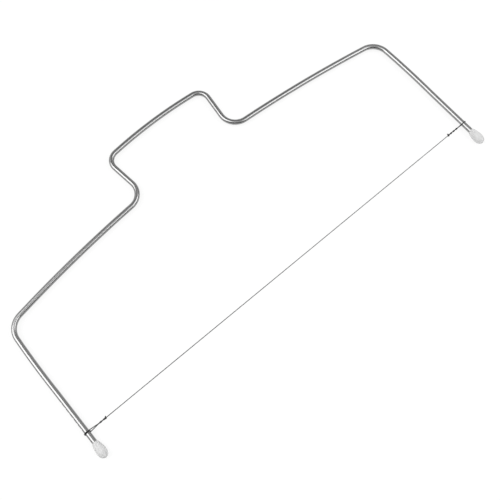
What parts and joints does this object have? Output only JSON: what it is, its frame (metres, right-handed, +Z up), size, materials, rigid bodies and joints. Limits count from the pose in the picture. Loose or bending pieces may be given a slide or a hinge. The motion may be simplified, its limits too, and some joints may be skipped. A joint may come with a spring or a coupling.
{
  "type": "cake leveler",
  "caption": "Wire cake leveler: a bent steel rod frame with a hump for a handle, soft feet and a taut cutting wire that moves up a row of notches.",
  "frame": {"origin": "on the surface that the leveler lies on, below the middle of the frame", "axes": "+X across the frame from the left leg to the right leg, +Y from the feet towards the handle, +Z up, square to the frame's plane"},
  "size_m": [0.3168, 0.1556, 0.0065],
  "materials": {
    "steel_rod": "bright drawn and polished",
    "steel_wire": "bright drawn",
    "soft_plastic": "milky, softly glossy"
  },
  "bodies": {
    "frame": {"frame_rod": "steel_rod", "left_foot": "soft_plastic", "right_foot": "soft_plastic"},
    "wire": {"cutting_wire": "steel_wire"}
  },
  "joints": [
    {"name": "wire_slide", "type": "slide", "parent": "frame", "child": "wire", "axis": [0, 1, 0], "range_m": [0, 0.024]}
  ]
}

| Exercise details |
Recopy the whole listing exactly.

| Answer to the task |
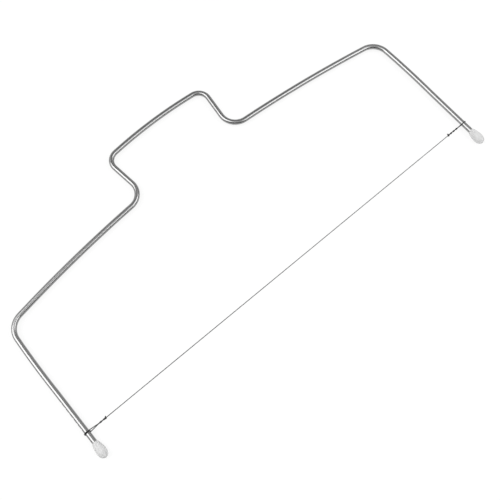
What parts and joints does this object have? Output only JSON: what it is, its frame (metres, right-handed, +Z up), size, materials, rigid bodies and joints. Limits count from the pose in the picture. Loose or bending pieces may be given a slide or a hinge. The motion may be simplified, its limits too, and some joints may be skipped. A joint may come with a spring or a coupling.
{
  "type": "cake leveler",
  "caption": "Wire cake leveler: a bent steel rod frame with a hump for a handle, soft feet and a taut cutting wire that moves up a row of notches.",
  "frame": {"origin": "on the surface that the leveler lies on, below the middle of the frame", "axes": "+X across the frame from the left leg to the right leg, +Y from the feet towards the handle, +Z up, square to the frame's plane"},
  "size_m": [0.3168, 0.1556, 0.0065],
  "materials": {
    "steel_rod": "bright drawn and polished",
    "steel_wire": "bright drawn",
    "soft_plastic": "milky, softly glossy"
  },
  "bodies": {
    "frame": {"frame_rod": "steel_rod", "left_foot": "soft_plastic", "right_foot": "soft_plastic"},
    "wire": {"cutting_wire": "steel_wire"}
  },
  "joints": [
    {"name": "wire_slide", "type": "slide", "parent": "frame", "child": "wire", "axis": [0, 1, 0], "range_m": [0, 0.024]}
  ]
}